The moon last appears when Chiron is anxiously following Kevin to his apartment. The most resonant aspects of the scene are the long pauses that are interspersed throughout the calm conversation between Chiron and Kevin. We must be careful not to regard the pregnant pauses in the conversation as an absence of language; such pauses induce what William Wordsworth calls awkwardness, that is, intense emotion imperfectly expressed. The silence is not cold or lifeless; rather, it indicates the heat of their attachment. The scene is exceptionally tense because the pauses highlight the gap between what can be felt and what can be spoken. It is clear that throughout Chiron’s life he would have risked great humiliation and possible physical harm if he expressed his interest in men. We also sense that it is not only sexual gratification that Chiron seeks in his life; it is a feeling of intimacy and a refuge from the world that has so terribly isolated him. The final image of Kevin embracing Chiron in his arms is a powerful one because it incites our universal desire for shared space and warmth. We further identify with a queer black man from a poor background.
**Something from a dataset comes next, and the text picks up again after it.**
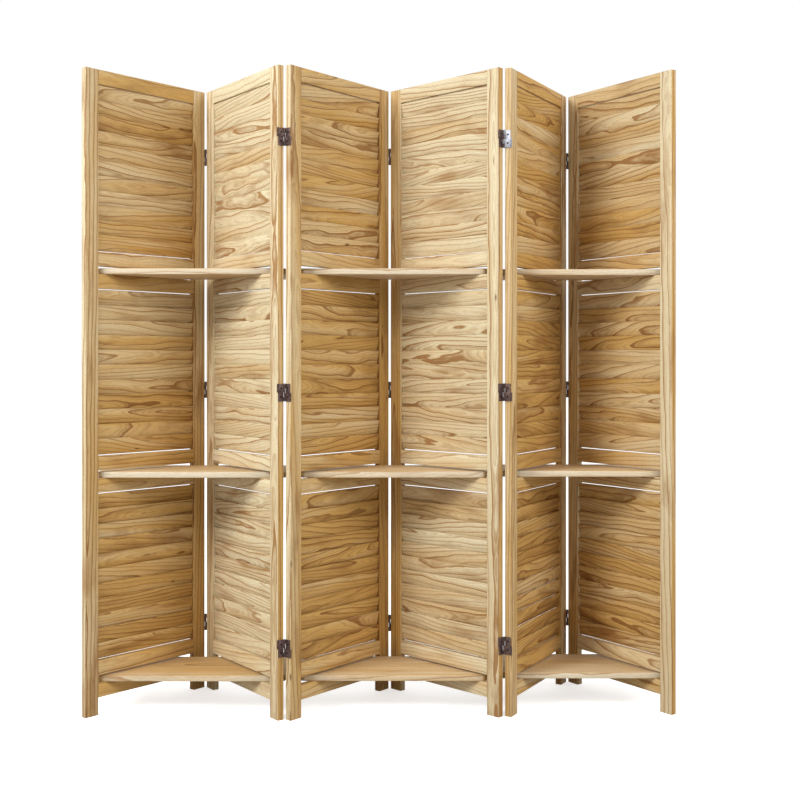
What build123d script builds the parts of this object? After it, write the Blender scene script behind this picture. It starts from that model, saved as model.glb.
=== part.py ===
from build123d import *
import os
from math import cos, radians, sin

# Folding screen of six louvred wood panels, standing in a zigzag of three bays that open to the
# front (-Y), with three levels of loose shelf boards laid through slots in the panels.
# Millimetres, +Z up. Origin: the floor point under the middle of the standing screen.

# Panels
panel_width = 400
panel_height = 1700
panel_thickness = 18
stile_width = 40
rail_width = 38
edge_break = 0.8
foot_height = 46
slot_height = 21

# Louvres
slats_per_section = 11
slat_thickness = 5.5
slat_lap = 0.6
slat_tilt = 12
section_gap = 4

# Angle of each panel to the depth direction, from the left end of the screen to the right
panel_angles = (41, 36, 39, 45, 29, 34)

# Shelf boards
shelf_length = 500
shelf_depth = 205
shelf_thickness = 16
shelf_corner = 15
shelf_seat_gap = 0.3
shelf_front_gap = 3
shelf_end_gap = 4
shelf_shift = 2

# Double-action hinges, three on each joint
hinge_height = 46
hinge_inset = 186
end_gap = 5
pin_proud = 1.5
knuckle_radius = 2.3
barrel_sides = 8
pin_radius = 1.2
pin_head_radius = 1.9
pin_head_height = 0.8
pin_fit = 0.02
turn_clearance = 0.25
leaf_thickness = 1.2
link_thickness = 1.2
knuckle_gap = 0.3

os.makedirs("parts", exist_ok=True)

# Sizes that follow
opening_width = panel_width - 2 * stile_width
rail_count = 7
slot_count = 3
section_height = (
    panel_height - foot_height - rail_count * rail_width - slot_count * slot_height
) / slot_count
bay_step = 2 * rail_width + slot_height + section_height
slot_bottoms = [foot_height + rail_width + level * bay_step for level in range(slot_count)]
lower_rails = [bottom - rail_width for bottom in slot_bottoms]
upper_rails = [bottom + slot_height for bottom in slot_bottoms]
rail_bottoms = lower_rails + upper_rails + [panel_height - rail_width]
section_bottoms = [bottom + slot_height + rail_width for bottom in slot_bottoms]
slat_stack = section_height - 2 * section_gap
slat_end = slat_lap * cos(radians(slat_tilt)) + slat_thickness * sin(radians(slat_tilt))
slat_pitch = (slat_stack - slat_end) / (slats_per_section - 1 + cos(radians(slat_tilt)))
slat_width = slat_pitch + slat_lap
slat_rise = slat_width * cos(radians(slat_tilt)) + slat_thickness * sin(radians(slat_tilt))
pin_reach = end_gap / 2
quarter = hinge_height / 4
plate_inset = knuckle_radius - pin_proud + knuckle_gap
corner_ratio = 1 / cos(radians(180 / barrel_sides))
tight_bore = (pin_radius + pin_fit) * corner_ratio
free_bore = (pin_radius + turn_clearance) * corner_ratio
hinge_levels = (hinge_inset, panel_height / 2, panel_height - hinge_inset)


def direction(turn):
    return Vector(cos(radians(turn)), sin(radians(turn)))


# Plan of the zigzag: every panel's own frame runs X from its left end, Y from its inner face
# to its outer face. Back joints turn about a pin at the inner face, front joints at the outer.
turns = [90 - a if i % 2 == 0 else a - 90 for i, a in enumerate(panel_angles)]
inner_pin = -pin_proud
outer_pin = panel_thickness + pin_proud
joint_sides = [inner_pin if i % 2 == 0 else outer_pin for i in range(len(turns) - 1)]
starts = [Vector(0, 0)]
pins = []
for i, side in enumerate(joint_sides):
    along, across = direction(turns[i]), direction(turns[i] + 90)
    pin = starts[i] + along * (panel_width + pin_reach) + across * side
    along, across = direction(turns[i + 1]), direction(turns[i + 1] + 90)
    pins.append(pin)
    starts.append(pin + along * pin_reach - across * side)


def in_plan(i, x, y):
    return starts[i] + direction(turns[i]) * x + direction(turns[i] + 90) * y


# The screen's outline in plan puts its middle over the origin
outline = [
    in_plan(i, x, y)
    for i in range(len(turns))
    for x in (0, panel_width)
    for y in (0, panel_thickness)
]
barrels = []
for i, side in enumerate(joint_sides):
    idle = panel_thickness - side
    for pin in (pins[i], in_plan(i, panel_width + pin_reach, idle), in_plan(i + 1, -pin_reach, idle)):
        barrels += [pin + Vector(dx, dy) for dx in (-knuckle_radius, knuckle_radius)
                    for dy in (-knuckle_radius, knuckle_radius)]
reach_x = [p.X for p in outline + barrels]
reach_y = [p.Y for p in outline + barrels]
middle = Vector((min(reach_x) + max(reach_x)) / 2, (min(reach_y) + max(reach_y)) / 2)
starts = [p - middle for p in starts]
pins = [p - middle for p in pins]
frames = [
    Plane(origin=(p.X, p.Y, 0), x_dir=(direction(t).X, direction(t).Y, 0), z_dir=(0, 0, 1))
    for p, t in zip(starts, turns)
]


def save(piece, name):
    piece.part.label = name
    export_step(piece.part, f"parts/{name}.step")


# Stiles: full-height uprights with broken long edges, which end as the screen's feet
def make_stile(frame, left_edge):
    with BuildPart(frame) as stile:
        with Locations((left_edge + stile_width / 2, panel_thickness / 2, panel_height / 2)):
            Box(stile_width, panel_thickness, panel_height)
        chamfer(stile.edges().filter_by(Axis.Z), edge_break)
    return stile


for i, frame in enumerate(frames):
    save(make_stile(frame, 0), f"panel_{i + 1}_stile_left")
    save(make_stile(frame, panel_width - stile_width), f"panel_{i + 1}_stile_right")


# Rails: seven cross rails, in pairs with a shelf slot between them and one along the top
for i, frame in enumerate(frames):
    with BuildPart(frame) as rails:
        with Locations([(panel_width / 2, panel_thickness / 2, z + rail_width / 2) for z in rail_bottoms]):
            Box(opening_width, panel_thickness, rail_width)
    save(rails, f"panel_{i + 1}_rails")


# Louvres: lapped slats between the stiles, top edge to the inner face, bottom edge to the outer
slat_places = [
    Location(
        (panel_width / 2, panel_thickness / 2, z + section_gap + slat_rise / 2 + n * slat_pitch),
        (slat_tilt, 0, 0),
    )
    for z in section_bottoms
    for n in range(slats_per_section)
]
for i, frame in enumerate(frames):
    with BuildPart(frame) as louvers:
        with Locations(slat_places):
            Box(opening_width, slat_thickness, slat_width)
    save(louvers, f"panel_{i + 1}_louvers")


# Hinges. Each has two leaves on the end faces and two crossing links of half height. The upper
# link turns with the left panel's leaf and the lower link with the right panel's leaf, so that
# the joint folds either way from straight. Quarters of the height are counted from the bottom.
def prism(frame, x, y, low, height, radius, mode=Mode.ADD):
    with BuildSketch(frame.offset(low)) as profile:
        with Locations((x, y)):
            RegularPolygon(radius, barrel_sides)
    extrude(profile.sketch, amount=height, mode=mode)


def quarter_bottom(z, index):
    return z - hinge_height / 2 + index * quarter


def knuckle(frame, x, y, z, index, bore):
    low = quarter_bottom(z, index)
    prism(frame, x, y, low + knuckle_gap / 2, quarter - knuckle_gap, knuckle_radius)
    if bore:
        prism(frame, x, y, low, quarter, bore, Mode.SUBTRACT)


def end_of(right_end):
    return (panel_width, 1) if right_end else (0, -1)


def leaf_plate(frame, right_end, side, z, turning_quarter, idle_quarter, bore):
    face, out = end_of(right_end)
    idle = panel_thickness - side
    x_plate = face + out * leaf_thickness / 2
    with Locations((x_plate, panel_thickness / 2, z)):
        Box(leaf_thickness, panel_thickness - 2 * plate_inset, hinge_height)
    for pin_y, index in ((side, turning_quarter), (idle, idle_quarter)):
        plate_y = plate_inset if pin_y < 0 else panel_thickness - plate_inset
        with Locations((x_plate, (pin_y + plate_y) / 2, quarter_bottom(z, index) + quarter / 2)):
            Box(leaf_thickness, abs(pin_y - plate_y), quarter - knuckle_gap)
    knuckle(frame, face + out * pin_reach, side, z, turning_quarter, bore)
    knuckle(frame, face + out * pin_reach, idle, z, idle_quarter, None)


def link_plate(frame, right_end, side, z, own_quarter, leaf_quarter, bore):
    face, out = end_of(right_end)
    idle = panel_thickness - side
    x = face + out * pin_reach
    z_own = quarter_bottom(z, own_quarter) + quarter / 2
    z_leaf = quarter_bottom(z, leaf_quarter) + quarter / 2
    with Locations((x, panel_thickness / 2, z_own)):
        Box(link_thickness, abs(idle - side), quarter - knuckle_gap)
    with Locations((x, panel_thickness / 2, (z_own + z_leaf) / 2)):
        Box(link_thickness, panel_thickness - 2 * plate_inset, 2 * quarter - knuckle_gap)
    knuckle(frame, x, side, z, own_quarter, bore)
    knuckle(frame, x, idle, z, own_quarter, None)


# The left panel's pieces grip the pins, and the right panel's knuckles turn on them with clearance
for i, frame in enumerate(frames):
    ends = []
    if i < len(joint_sides):
        ends.append((True, joint_sides[i], 0, 3, 2, tight_bore))
    if i > 0:
        ends.append((False, joint_sides[i - 1], 3, 0, 1, free_bore))
    with BuildPart(frame) as leaves:
        for right_end, side, turning, idle, own, bore in ends:
            for z in hinge_levels:
                leaf_plate(frame, right_end, side, z, turning, idle, bore)
    save(leaves, f"panel_{i + 1}_hinge_leaves")
    with BuildPart(frame) as links:
        for right_end, side, turning, idle, own, bore in ends:
            for z in hinge_levels:
                link_plate(frame, right_end, side, z, own, idle, bore)
    save(links, f"panel_{i + 1}_hinge_links")

# Hinge pins with a head at the top, carried by the panel on the left of each joint
for i, side in enumerate(joint_sides):
    x = panel_width + pin_reach
    shank = hinge_height + 2 * knuckle_gap
    with BuildPart(frames[i]) as hinge_pins:
        with Locations([(x, side, z) for z in hinge_levels]):
            Cylinder(pin_radius, shank)
        for z in hinge_levels:
            prism(frames[i], x, side, z + shank / 2, pin_head_height, pin_head_radius)
    save(hinge_pins, f"panel_{i + 1}_hinge_pins")

# Shelf boards: plain boards with rounded corners, lying through the slots of both panels of a
# bay, their front edge just behind the front stiles
apexes = [pins[bay * 2] for bay in range(3)]
board_x = [
    apexes[0].X + shelf_shift,
    apexes[2].X - shelf_length - shelf_end_gap,
    apexes[2].X,
]
board_y = []
for bay in range(3):
    left, right = 2 * bay, 2 * bay + 1
    corner_left = in_plan(left, stile_width, panel_thickness).Y
    corner_right = in_plan(right, panel_width - stile_width, panel_thickness).Y
    front = max(corner_left, corner_right) + shelf_front_gap
    board_y.append(front + shelf_depth / 2)
level_names = ("lower", "middle", "upper")
for bay in range(3):
    for level, bottom in enumerate(slot_bottoms):
        with BuildPart() as board:
            with BuildSketch(Plane.XY.offset(bottom + shelf_seat_gap)):
                with Locations((board_x[bay], board_y[bay])):
                    RectangleRounded(shelf_length, shelf_depth, shelf_corner)
            extrude(amount=shelf_thickness)
        save(board, f"shelf_{bay + 1}_{level_names[level]}")

for name, pin in zip(("1-2", "2-3", "3-4", "4-5", "5-6"), pins):
    print("joint", name, "pin at", round(pin.X, 3), round(pin.Y, 3))
print("slat pitch", round(slat_pitch, 2), "slat width", round(slat_width, 2))
print("slot bottoms", [round(z, 2) for z in slot_bottoms])
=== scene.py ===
import math
import random
from collections import namedtuple

import bmesh
import bpy
import numpy as np
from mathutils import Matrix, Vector
from mathutils.bvhtree import BVHTree


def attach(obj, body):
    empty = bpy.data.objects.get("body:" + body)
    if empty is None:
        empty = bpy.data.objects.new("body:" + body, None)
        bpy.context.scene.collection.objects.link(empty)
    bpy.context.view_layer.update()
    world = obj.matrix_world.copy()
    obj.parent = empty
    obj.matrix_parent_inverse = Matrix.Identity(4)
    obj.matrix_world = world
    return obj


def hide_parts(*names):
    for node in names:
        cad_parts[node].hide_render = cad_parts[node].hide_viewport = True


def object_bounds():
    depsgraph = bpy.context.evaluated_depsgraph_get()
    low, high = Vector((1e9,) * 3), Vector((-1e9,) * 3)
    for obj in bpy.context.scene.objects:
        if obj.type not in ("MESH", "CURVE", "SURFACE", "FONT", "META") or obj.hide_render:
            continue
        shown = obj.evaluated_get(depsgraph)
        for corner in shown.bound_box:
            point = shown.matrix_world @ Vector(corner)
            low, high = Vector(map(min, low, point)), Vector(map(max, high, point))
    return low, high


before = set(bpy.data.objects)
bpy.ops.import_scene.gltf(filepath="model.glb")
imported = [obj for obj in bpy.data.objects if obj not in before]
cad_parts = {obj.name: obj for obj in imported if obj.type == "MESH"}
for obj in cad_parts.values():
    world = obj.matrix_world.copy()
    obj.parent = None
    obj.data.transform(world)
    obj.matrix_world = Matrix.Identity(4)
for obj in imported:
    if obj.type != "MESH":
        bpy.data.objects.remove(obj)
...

The film’s title begs an affinity with Allen Ginsberg’s 1955 poem "Howl," which also deals directly with homosexuality and masculinity, albeit in a more politically charged manner, and from the perspective of a white man. Despite their contrasts in style and the differing historically determined social realities they confront, both allude to nature and primal gestures as metaphors of freedom. While “Howl” presented poetry as a thunderous recourse to social oppression, Jenkins' Moonlight, not unlike Chiron’s moonlight, throws us into celestial reverie and conjures a bond between existentially isolated individuals. The reflective light of the film screen casts a soft glow that does not wholly enlighten but rather solicits sympathetic imagination. Moonlight wonderfully raises our perceptual awareness to the real psychological violence that is inflicted on marginalized groups who are underrepresented on the big screen. It is this characteristic that defines socially engaged cinema.